Amelia Island Museum of History showcases the northeast coast island’s history over 4,000 years, including the rich history of the Timucaan people who called the island “Napoyca.” Castillo De San Marcos in St. Augustine preserves the oldest masonry fortification in the continental United States. Tomoka State Park features Nocoroco, site of a Timucua village documented by the Spanish in the 17th century.
Judy Bense, former president of the University of West Florida, built the university’s archeology and anthropology program and conducted research at Presidio Isla de Santa Rosa, the largest Mexican/Hispanic colonial settlement on the Gulf of Mexico.

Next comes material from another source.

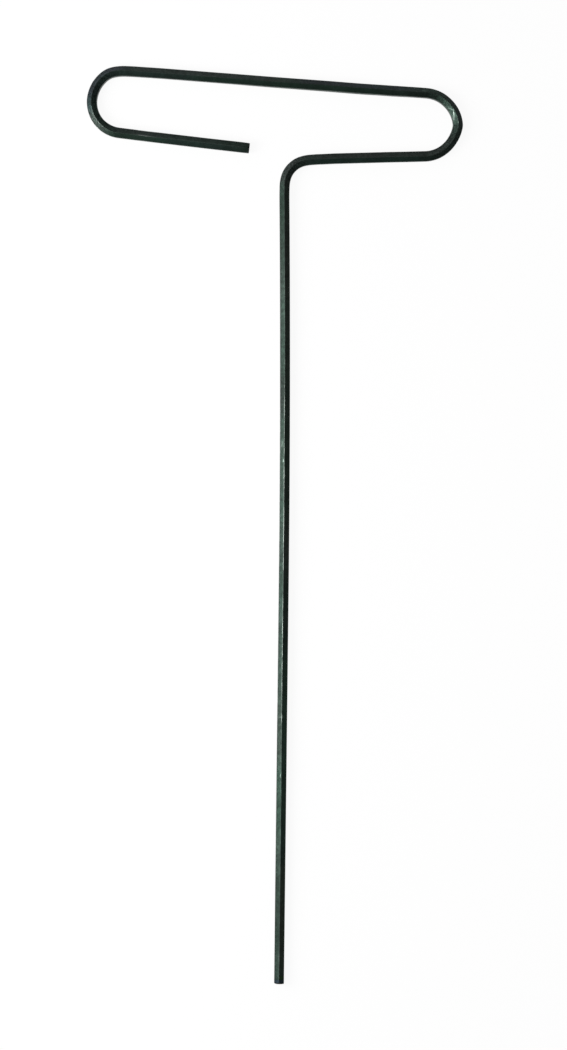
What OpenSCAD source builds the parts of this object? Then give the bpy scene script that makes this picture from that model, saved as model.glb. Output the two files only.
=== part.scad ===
// Hex key with a looped handle, bent from one length of hexagonal steel bar.
// The key lies flat. The tip is at the origin and the blade runs along +Y.
// Every bend lies in the XY plane. Corners of the section point to +Z and -Z.

/* [Section] */
// Hexagon size across the flats, 7/64 inch
across_flats = 2.778; // [2:0.01:4]
// Depth that drawing the bar takes off each sharp corner
corner_break = 0.034; // [0.01:0.002:0.08]
// Length of the small cone cut at both ends of the bar
end_break = 0.3; // [0.22:0.01:0.5]
// Width of the cone cut, measured inward from the corners of the section
end_break_width = 0.24; // [0.12:0.01:0.4]

/* [Blade] */
// Straight part of the blade above the tip
lower_blade = 109.5; // [20:0.1:250]
// Length of the bowed part of the blade, up to the neck bend
upper_blade = 111.8; // [40:0.1:250]
// Slight turn of the blade to the left over its bowed part, in degrees
bow_angle = 1.145935; // [0.2:0.000005:2.4]
// Radius of the neck bend, to the middle of the bar
neck_radius = 7.56; // [4:0.02:16]
// Turn of the neck bend to the right, in degrees
neck_angle = 88.837; // [82:0.001:93]

/* [Handle] */
// Straight arm from the neck bend to the right loop
right_arm = 31.7; // [12:0.1:70]
// Radius of the two flanks of the right loop, to the middle of the bar
flank_radius = 9.46; // [6:0.02:16]
// Radius of the tight nose between the flanks, to the middle of the bar
nose_radius = 2.6; // [2.4:0.05:6]
// Turn of the nose, in degrees
nose_turn = 11.9; // [4:0.1:18]
// Turn of each flank, in degrees
flank_turn = 81.086; // [78:0.001:84]
// Radius of the left loop, to the middle of the bar
left_radius = 8.67; // [6:0.01:16]
// Turn of the left loop, in degrees
left_turn = 177.625; // [171:0.005:183]
// Straight arm on the left that ends free
free_arm = 36.3; // [12:0.1:70]
// Sideways clearance from the free end to the near side of the blade
end_gap = 8.5; // [2:0.1:30]

/* [Hidden] */
sharp_radius = across_flats / 2 / cos(30);
corner_radius = sharp_radius - corner_break;
bow_radius = upper_blade / bow_angle * 180 / PI;
// Headings of the straight runs, in degrees from +X
neck_heading = 90 + bow_angle;
arm_heading = neck_heading - neck_angle;
nose_heading = arm_heading + flank_turn;
rail_heading = nose_heading + nose_turn + flank_turn;
free_heading = rail_heading + left_turn;
// Steps along X, from the upper end of the blade round to the free end
neck_step = neck_radius * (sin(neck_heading) - sin(arm_heading));
arm_step = right_arm * cos(arm_heading);
nose_step = nose_radius * (sin(nose_heading + nose_turn) - sin(nose_heading));
low_flank_step = flank_radius * (sin(nose_heading) - sin(arm_heading));
top_flank_step = flank_radius * (sin(rail_heading) - sin(nose_heading + nose_turn));
left_step = left_radius * (sin(free_heading) - sin(rail_heading));
free_step = free_arm * cos(free_heading);
wanted_step = -end_gap - across_flats / 2;
right_step = low_flank_step + nose_step + top_flank_step;
// The top rail takes up what the other runs leave, so that the gap stays open
other_steps = neck_step + arm_step + right_step + left_step + free_step;
top_rail = (wanted_step - other_steps) / cos(rail_heading);

// Hexagon with a corner up and down, its corners blunted by small flats
module section() {
    intersection() {
        rotate(90)
            circle(r = sharp_radius, $fn = 6);
        circle(r = corner_radius / cos(30), $fn = 6);
    }
}

// Straight run along +Y, the next run starts at its end
module straight(length) {
    rotate([-90, 0, 0])
        linear_extrude(height = length)
            section();
    translate([0, length, 0])
        children();
}

// Straight run whose start is cut to a small cone
module cut_straight(length) {
    intersection() {
        straight(length);
        rotate([-90, 0, 0]) {
            cylinder(
                h = 2 * end_break,
                r1 = corner_radius - end_break_width,
                r2 = corner_radius + end_break_width,
                $fn = 96
            );
            translate([0, 0, 2 * end_break])
                cylinder(h = length, r = corner_radius + end_break_width, $fn = 96);
        }
    }
    translate([0, length, 0])
        children();
}

// Bend to the left from heading +Y, turned a little too far and then cut off
// square where the next run starts
module left_bend(radius, angle, pieces_in_turn = 144) {
    spare_turn = 30 * across_flats / radius;
    translate([-radius, 0, 0]) {
        difference() {
            rotate_extrude(angle = angle + spare_turn, $fn = pieces_in_turn)
                translate([radius, 0])
                    section();
            rotate([0, 0, angle])
                translate([radius - across_flats, 0, -across_flats])
                    cube(2 * across_flats);
        }
        rotate([0, 0, angle])
            translate([radius, 0, 0])
                children();
    }
}

module right_bend(radius, angle) {
    mirror([1, 0, 0])
        left_bend(radius, angle)
            mirror([1, 0, 0])
                children();
}

// The right loop, pulled to a slight point at its outermost place
module right_loop() {
    left_bend(flank_radius, flank_turn)
        left_bend(nose_radius, nose_turn)
            left_bend(flank_radius, flank_turn)
                children();
}

module free_end() {
    translate([0, free_arm, 0])
        mirror([0, 1, 0])
            cut_straight(free_arm);
}

module handle() {
    right_bend(neck_radius, neck_angle)
        straight(right_arm)
            right_loop()
                straight(top_rail)
                    left_bend(left_radius, left_turn)
                        free_end();
}

module hex_key() {
    color([0.16, 0.2, 0.18])
        cut_straight(lower_blade)
            left_bend(bow_radius, bow_angle, 3600)
                handle();
}

hex_key();
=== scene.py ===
import math
import bmesh
import bpy
from mathutils import Matrix, Vector


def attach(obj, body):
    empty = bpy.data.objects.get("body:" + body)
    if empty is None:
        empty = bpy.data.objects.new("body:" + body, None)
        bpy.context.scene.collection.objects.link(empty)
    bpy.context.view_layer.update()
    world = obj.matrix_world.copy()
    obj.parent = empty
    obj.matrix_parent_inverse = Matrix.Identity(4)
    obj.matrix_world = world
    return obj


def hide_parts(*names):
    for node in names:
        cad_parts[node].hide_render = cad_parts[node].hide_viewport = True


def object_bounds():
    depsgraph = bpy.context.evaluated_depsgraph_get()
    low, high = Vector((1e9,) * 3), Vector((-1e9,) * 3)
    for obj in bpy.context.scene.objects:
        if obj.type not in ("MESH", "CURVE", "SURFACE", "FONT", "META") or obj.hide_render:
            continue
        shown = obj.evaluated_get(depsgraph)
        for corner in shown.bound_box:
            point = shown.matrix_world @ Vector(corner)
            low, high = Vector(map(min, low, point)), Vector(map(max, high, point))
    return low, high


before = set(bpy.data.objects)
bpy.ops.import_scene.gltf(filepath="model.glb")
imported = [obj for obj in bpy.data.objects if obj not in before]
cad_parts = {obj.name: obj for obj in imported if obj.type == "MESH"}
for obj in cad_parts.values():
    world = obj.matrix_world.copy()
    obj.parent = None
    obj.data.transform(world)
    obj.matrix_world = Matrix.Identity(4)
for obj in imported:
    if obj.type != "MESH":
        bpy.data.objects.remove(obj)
cadLow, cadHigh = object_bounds()
mm = 0.001


# helpers for meshes
def vertsOf(geom):
    return [g for g in geom if isinstance(g, bmesh.types.BMVert)]


def edgesOf(geom):
    return [g for g in geom if isinstance(g, bmesh.types.BMEdge)]


def addMesh(bm, name):
    mesh = bpy.data.meshes.new(name)
    bm.to_mesh(mesh)
    bm.free()
    thing = bpy.data.objects.new(name, mesh)
    bpy.context.scene.collection.objects.link(thing)
    return thing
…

“The interesting thing about what they call Presidio is that in an unusual turn of events, this Presidio had to be moved three more times, once to Port St. Joe because of an attack by the French in 1719,” says Bense.
After Native American aggression nearly everywhere they went, Bense says, the Spanish were able to find refuge on barrier islands. “So the actual barrier island for them was very protective from Native American violence, and also gave them the option and ability to guard the entrance of the bay,” she says.
Florida’s barrier islands allow people to step into the worlds that Native Americans, early Spanish and French settlers and Americans lived in over thousands of years. Bense notes that it is up to Floridans and visitors to learn about the past and the archaeology that is part of virtually all barrier islands.
“It is amazing what is preserved,” says Bense. “People have been living along the coast for 6,000 years, and it was a magnet for human occupation. So, there is an unusual concentration of the remains of people who have lived in Florida for 6000 years, and there’s a great deal of stories that are being lost forever.”
“What’s the story of Florida we want to tell in 100 years?” asks Miller. “What sites do we need to make sure we preserve or study and understand that are going to be lost to us?”